Das ist aus meiner Sicht erstaunlich, denn ich sehe einen entscheidenden Mentalitätsunterschied zwischen Guerilla Marketers und Word of Mouth Marketers: für Guerilla ist letztlich jedes Mittel recht. Für WOM gilt das ganz und gar nicht. Auf dem Guerilla-Marketing-Portal findet sich unter Theorie die folgende Definition:
"Guerilla-Marketing ist die Kunst, den von Werbung übersättigten Konsumenten größtmögliche Aufmerksamkeit durch unkonventionelles bzw. originelles Marketing zu entlocken. Dazu ist es notwenig, dass sich der Guerilla-Marketer möglichst (aber nicht zwingend) außerhalb der klassischen Werbekanäle und Marketing-Traditionen bewegt."

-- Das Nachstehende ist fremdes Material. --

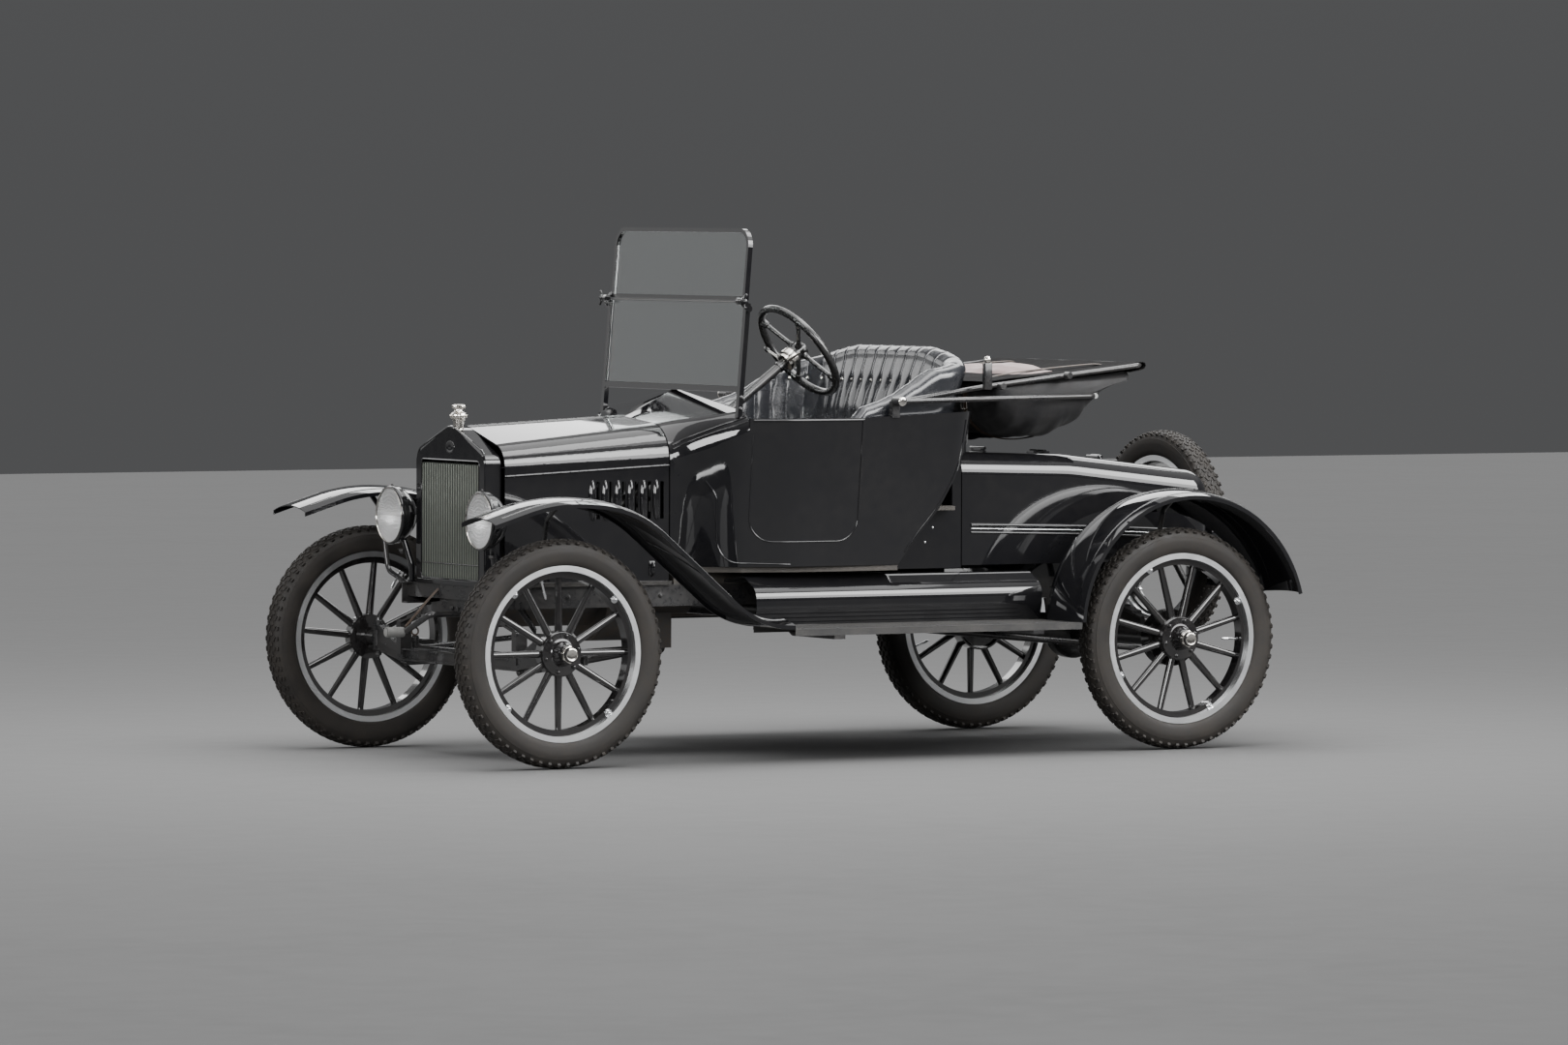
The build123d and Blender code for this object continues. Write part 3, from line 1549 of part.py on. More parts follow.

Mit anderen Worten: wie kann ich meine Nachricht immer wieder neu und überraschend so verpacken, dass sie den Konsumenten - der eigentlich von den ganzen Werbebotschaften die Schnauze voll hat - doch erwischt?
Außerdem heißt es dort in einer Schaugrafik, dass Guerilla-Marketing einerseits mit Originalität arbeiten und andererseits mit geringen Budgets auskommen will.
Im Merriam-Webster Online Dictionary heißt es zu Guerilla: "a person who engages in irregular warfare especially as a member of an independent unit carrying out harassment and sabotage" - also: "ein Mensch, der irreguläre Kriegsführung betreibt, insbesondere als Teil einer unabhängigen Einheit, die schikaniert und sabotiert"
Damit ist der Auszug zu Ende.